Na manhã de segunda-feira, dois dias depois do massacre em El Paso e após se referir a ela no Twitter como “um problema de saúde mental”, o presidente se dirigiu à nação e falou pela primeira vez sobre a natureza racista da matança. “Com uma voz, nosso país deve condenar o racismo, a intolerância e o supremacismo branco”, disse. “Essas ideologias sinistras devem ser derrotadas. O ódio não tem lugar nos Estados Unidos. O ódio deforma a mente, devasta o coração e devora a alma”. Mas Trump não mencionou a população hispânica.

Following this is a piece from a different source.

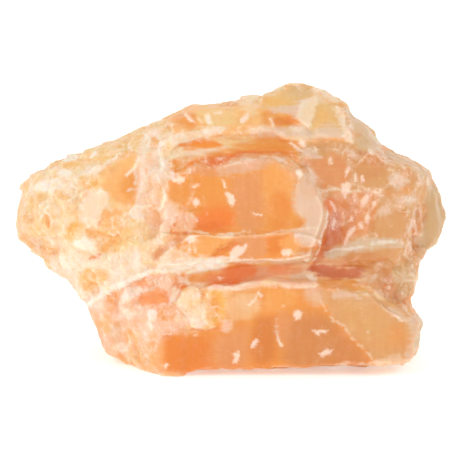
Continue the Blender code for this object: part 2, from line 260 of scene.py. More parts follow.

“Por que, nem sequer desta vez, teve palavras de apoio à nossa comunidade?”, perguntava-se Silvia Ortiz, moradora de El Paso, que tinha ido à cerca a depositar flores. “Ele não nos conhece, não sabe nada de nós. Não tem direito a nos chamar de assassinos e estupradores só pela cor de nossa pele. Odeio chamá-lo de presidente. Respeito seu cargo, porque as pessoas votaram nele. Mas não aqui em El Paso”.

Não é a primeira vez que o presidente visita a cidade. Já havia estado aqui em fevereiro, numa visita em que tampouco foi bem recebido pela população. Na segunda-feira, um funcionário da prefeitura lhe recordou que a Casa Branca ainda deve ao município meio milhão de dólares pela segurança mobilizada para aquela vista. Na ocasião, Trump tinha transformado a cidade em uma peça-chave na sua batalha para erguer um muro em toda a fronteira com o México, e no seu discurso do Estado da União declarou que graças à cerca fronteiriça, construída entre 2008 e 2010, a criminalidade em El Paso havia diminuído, fazendo dela uma das cidades mais seguras do país. Não mais. E não por culpa dos imigrantes, e sim de um supremacista branco.